> PROBLEM: Output, please, exactly those lines of the listing that come before the line with "return points", along with that line itself.

> RAW DATA:
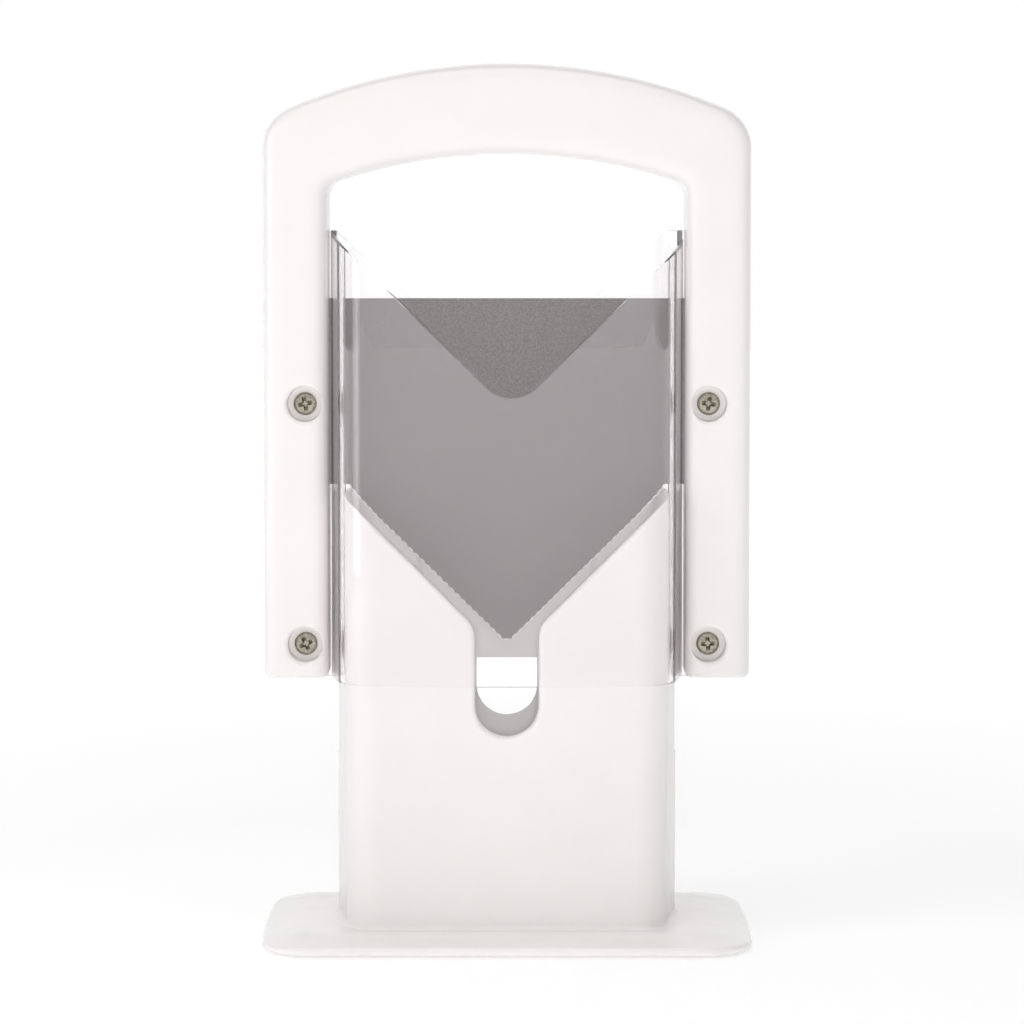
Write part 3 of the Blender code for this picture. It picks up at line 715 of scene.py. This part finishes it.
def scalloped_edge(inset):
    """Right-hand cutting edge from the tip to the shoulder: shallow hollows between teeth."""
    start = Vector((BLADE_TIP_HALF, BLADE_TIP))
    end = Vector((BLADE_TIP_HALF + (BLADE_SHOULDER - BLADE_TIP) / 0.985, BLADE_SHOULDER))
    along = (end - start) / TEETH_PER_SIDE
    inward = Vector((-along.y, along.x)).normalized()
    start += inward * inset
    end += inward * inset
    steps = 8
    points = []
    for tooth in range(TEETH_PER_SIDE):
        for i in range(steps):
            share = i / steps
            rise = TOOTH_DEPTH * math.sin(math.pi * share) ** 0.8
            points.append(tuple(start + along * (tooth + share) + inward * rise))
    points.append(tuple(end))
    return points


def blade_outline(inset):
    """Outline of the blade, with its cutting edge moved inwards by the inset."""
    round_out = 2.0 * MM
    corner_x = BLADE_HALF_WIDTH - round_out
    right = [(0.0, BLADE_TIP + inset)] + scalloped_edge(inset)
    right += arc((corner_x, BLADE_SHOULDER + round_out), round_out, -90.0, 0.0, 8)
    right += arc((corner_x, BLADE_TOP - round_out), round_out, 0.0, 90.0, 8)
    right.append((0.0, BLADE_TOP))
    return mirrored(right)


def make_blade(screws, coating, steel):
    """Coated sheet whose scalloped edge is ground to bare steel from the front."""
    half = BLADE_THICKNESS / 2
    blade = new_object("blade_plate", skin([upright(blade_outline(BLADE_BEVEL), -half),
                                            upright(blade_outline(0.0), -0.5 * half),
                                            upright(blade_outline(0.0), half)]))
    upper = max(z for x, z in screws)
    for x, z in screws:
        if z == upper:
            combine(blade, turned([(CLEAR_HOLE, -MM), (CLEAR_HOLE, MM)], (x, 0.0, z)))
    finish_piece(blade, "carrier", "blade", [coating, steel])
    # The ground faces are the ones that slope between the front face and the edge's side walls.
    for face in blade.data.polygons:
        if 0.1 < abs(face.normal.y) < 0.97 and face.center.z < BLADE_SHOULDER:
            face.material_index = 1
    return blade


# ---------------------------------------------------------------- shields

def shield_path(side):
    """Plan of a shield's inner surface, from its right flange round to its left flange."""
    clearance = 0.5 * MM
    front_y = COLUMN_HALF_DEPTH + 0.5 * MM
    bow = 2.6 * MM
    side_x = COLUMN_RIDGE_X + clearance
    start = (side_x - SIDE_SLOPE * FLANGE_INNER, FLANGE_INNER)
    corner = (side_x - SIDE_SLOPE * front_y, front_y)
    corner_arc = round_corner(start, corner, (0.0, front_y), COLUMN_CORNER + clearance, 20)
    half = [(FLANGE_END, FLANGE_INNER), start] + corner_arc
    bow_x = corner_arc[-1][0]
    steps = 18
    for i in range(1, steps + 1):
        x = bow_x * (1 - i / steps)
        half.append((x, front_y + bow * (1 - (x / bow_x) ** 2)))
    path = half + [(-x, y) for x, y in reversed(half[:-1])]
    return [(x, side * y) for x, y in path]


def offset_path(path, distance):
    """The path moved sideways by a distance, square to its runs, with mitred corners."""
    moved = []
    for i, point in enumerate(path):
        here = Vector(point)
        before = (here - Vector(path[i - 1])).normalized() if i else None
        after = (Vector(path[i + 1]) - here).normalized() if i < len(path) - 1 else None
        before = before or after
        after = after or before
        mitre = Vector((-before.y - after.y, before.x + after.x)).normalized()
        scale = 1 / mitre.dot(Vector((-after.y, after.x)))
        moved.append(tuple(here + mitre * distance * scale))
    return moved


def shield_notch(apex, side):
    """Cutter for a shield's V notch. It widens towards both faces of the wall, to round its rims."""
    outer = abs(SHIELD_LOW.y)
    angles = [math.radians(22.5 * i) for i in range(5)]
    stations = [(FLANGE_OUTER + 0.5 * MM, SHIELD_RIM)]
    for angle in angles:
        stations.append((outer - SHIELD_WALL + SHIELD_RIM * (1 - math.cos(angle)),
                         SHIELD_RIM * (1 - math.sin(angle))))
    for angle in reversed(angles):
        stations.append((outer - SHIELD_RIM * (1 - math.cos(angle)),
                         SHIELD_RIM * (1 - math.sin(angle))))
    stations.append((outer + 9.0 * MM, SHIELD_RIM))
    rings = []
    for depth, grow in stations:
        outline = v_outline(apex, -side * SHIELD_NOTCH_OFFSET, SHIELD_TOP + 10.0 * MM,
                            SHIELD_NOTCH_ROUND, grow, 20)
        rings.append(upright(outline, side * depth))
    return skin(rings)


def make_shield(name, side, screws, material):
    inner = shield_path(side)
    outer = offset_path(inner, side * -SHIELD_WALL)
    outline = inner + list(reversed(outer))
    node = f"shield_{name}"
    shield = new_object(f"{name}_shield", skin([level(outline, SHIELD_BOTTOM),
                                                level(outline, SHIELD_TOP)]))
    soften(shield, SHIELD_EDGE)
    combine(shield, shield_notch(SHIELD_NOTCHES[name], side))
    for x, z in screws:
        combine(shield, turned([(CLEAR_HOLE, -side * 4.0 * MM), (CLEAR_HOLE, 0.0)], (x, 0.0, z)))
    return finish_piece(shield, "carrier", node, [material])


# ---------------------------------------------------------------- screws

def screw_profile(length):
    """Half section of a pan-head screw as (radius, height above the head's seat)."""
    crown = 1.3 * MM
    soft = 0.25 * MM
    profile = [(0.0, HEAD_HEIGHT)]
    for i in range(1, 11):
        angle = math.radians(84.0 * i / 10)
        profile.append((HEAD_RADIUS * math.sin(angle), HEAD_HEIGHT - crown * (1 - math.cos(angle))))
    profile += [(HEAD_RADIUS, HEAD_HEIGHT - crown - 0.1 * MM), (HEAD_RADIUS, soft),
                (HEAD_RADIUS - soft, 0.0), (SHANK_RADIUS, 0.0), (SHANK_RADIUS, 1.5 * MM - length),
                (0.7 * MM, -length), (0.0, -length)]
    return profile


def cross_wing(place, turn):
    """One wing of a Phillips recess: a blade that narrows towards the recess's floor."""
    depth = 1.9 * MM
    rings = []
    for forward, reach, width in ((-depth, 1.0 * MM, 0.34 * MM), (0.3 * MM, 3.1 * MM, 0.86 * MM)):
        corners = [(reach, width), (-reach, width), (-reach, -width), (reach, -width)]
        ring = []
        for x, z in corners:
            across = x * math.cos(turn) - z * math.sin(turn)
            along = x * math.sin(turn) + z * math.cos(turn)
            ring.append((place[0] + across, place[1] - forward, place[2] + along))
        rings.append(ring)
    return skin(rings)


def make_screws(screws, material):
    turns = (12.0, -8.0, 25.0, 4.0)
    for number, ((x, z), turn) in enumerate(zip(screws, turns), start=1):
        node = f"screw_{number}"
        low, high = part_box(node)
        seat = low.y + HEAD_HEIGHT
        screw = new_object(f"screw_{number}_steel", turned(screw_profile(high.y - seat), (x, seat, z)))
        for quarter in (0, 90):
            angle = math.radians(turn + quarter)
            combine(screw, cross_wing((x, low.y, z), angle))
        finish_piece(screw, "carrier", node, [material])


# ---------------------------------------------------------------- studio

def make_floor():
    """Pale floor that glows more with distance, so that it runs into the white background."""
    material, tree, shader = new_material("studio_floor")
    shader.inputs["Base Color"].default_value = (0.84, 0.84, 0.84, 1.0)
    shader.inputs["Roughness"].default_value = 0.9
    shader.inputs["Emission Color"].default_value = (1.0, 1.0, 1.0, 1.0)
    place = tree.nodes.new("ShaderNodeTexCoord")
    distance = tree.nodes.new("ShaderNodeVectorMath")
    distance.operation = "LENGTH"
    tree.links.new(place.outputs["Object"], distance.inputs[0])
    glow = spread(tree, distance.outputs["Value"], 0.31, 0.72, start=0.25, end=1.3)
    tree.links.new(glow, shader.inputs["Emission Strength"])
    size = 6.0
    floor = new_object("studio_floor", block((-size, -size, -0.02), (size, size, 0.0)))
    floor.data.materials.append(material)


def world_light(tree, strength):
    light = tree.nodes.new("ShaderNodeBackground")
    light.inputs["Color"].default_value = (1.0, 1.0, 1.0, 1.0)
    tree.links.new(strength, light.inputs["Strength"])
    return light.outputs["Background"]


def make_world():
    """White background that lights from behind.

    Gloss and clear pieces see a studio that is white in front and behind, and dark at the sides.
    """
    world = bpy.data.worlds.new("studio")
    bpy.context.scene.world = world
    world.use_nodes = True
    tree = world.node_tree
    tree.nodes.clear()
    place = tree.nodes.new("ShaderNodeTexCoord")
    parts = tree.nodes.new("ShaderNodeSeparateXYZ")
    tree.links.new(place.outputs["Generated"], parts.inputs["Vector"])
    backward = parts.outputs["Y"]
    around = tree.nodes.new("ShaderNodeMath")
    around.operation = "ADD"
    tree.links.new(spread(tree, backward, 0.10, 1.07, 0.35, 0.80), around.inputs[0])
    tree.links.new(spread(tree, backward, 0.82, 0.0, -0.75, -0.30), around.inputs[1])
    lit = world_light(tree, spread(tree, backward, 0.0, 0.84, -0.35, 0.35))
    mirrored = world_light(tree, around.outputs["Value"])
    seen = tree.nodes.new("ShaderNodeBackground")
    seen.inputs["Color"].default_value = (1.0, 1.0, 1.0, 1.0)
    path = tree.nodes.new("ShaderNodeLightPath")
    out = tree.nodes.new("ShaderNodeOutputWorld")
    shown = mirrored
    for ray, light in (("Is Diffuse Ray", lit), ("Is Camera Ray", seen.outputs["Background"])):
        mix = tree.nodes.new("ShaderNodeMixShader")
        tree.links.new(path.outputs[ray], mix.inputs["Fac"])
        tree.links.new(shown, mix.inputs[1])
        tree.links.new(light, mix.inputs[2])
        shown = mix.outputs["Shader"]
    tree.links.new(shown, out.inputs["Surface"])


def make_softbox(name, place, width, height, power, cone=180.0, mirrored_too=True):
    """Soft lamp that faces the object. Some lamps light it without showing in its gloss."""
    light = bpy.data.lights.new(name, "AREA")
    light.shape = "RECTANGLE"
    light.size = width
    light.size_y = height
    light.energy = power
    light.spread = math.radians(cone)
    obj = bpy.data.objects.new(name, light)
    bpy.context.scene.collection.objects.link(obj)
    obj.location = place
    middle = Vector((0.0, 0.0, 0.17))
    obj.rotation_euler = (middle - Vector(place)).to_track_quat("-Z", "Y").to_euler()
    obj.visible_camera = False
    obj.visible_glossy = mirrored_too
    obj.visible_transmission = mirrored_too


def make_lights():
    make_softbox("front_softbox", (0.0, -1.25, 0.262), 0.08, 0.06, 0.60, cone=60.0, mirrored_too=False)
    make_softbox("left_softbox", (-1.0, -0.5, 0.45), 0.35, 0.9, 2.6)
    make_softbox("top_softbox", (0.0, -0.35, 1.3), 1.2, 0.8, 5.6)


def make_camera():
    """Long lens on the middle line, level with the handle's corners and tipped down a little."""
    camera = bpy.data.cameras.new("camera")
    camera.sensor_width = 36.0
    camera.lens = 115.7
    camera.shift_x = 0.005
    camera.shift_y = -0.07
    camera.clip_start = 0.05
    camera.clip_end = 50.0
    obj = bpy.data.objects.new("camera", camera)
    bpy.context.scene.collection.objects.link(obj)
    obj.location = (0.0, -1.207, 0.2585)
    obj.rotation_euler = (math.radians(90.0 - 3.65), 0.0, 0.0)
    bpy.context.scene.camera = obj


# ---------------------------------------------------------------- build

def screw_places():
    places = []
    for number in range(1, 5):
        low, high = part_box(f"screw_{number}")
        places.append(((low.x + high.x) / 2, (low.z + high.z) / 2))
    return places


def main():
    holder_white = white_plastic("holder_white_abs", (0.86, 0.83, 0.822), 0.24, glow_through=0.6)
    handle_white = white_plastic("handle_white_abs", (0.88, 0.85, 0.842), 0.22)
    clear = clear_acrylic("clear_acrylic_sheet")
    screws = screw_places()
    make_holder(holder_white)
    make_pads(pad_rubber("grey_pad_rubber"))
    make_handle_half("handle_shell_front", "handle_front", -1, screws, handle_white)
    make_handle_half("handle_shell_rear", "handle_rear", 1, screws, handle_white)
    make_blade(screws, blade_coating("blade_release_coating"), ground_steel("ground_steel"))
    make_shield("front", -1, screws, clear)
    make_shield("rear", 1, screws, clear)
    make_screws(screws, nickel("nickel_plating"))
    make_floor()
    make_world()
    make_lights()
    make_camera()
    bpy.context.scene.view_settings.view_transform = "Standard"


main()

> PROBLEM SOLUTION:
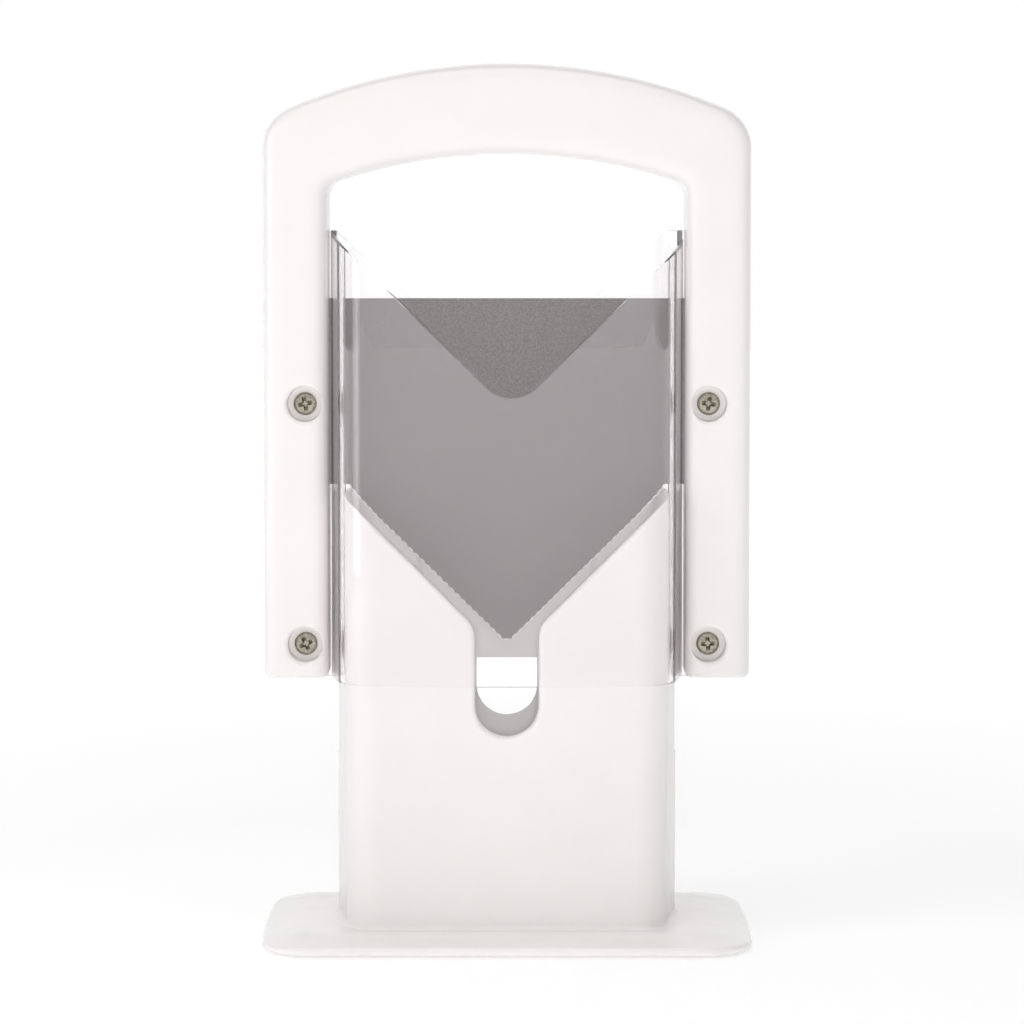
Write part 3 of the Blender code for this picture. It picks up at line 715 of scene.py. This part finishes it.
def scalloped_edge(inset):
    """Right-hand cutting edge from the tip to the shoulder: shallow hollows between teeth."""
    start = Vector((BLADE_TIP_HALF, BLADE_TIP))
    end = Vector((BLADE_TIP_HALF + (BLADE_SHOULDER - BLADE_TIP) / 0.985, BLADE_SHOULDER))
    along = (end - start) / TEETH_PER_SIDE
    inward = Vector((-along.y, along.x)).normalized()
    start += inward * inset
    end += inward * inset
    steps = 8
    points = []
    for tooth in range(TEETH_PER_SIDE):
        for i in range(steps):
            share = i / steps
            rise = TOOTH_DEPTH * math.sin(math.pi * share) ** 0.8
            points.append(tuple(start + along * (tooth + share) + inward * rise))
    points.append(tuple(end))
    return points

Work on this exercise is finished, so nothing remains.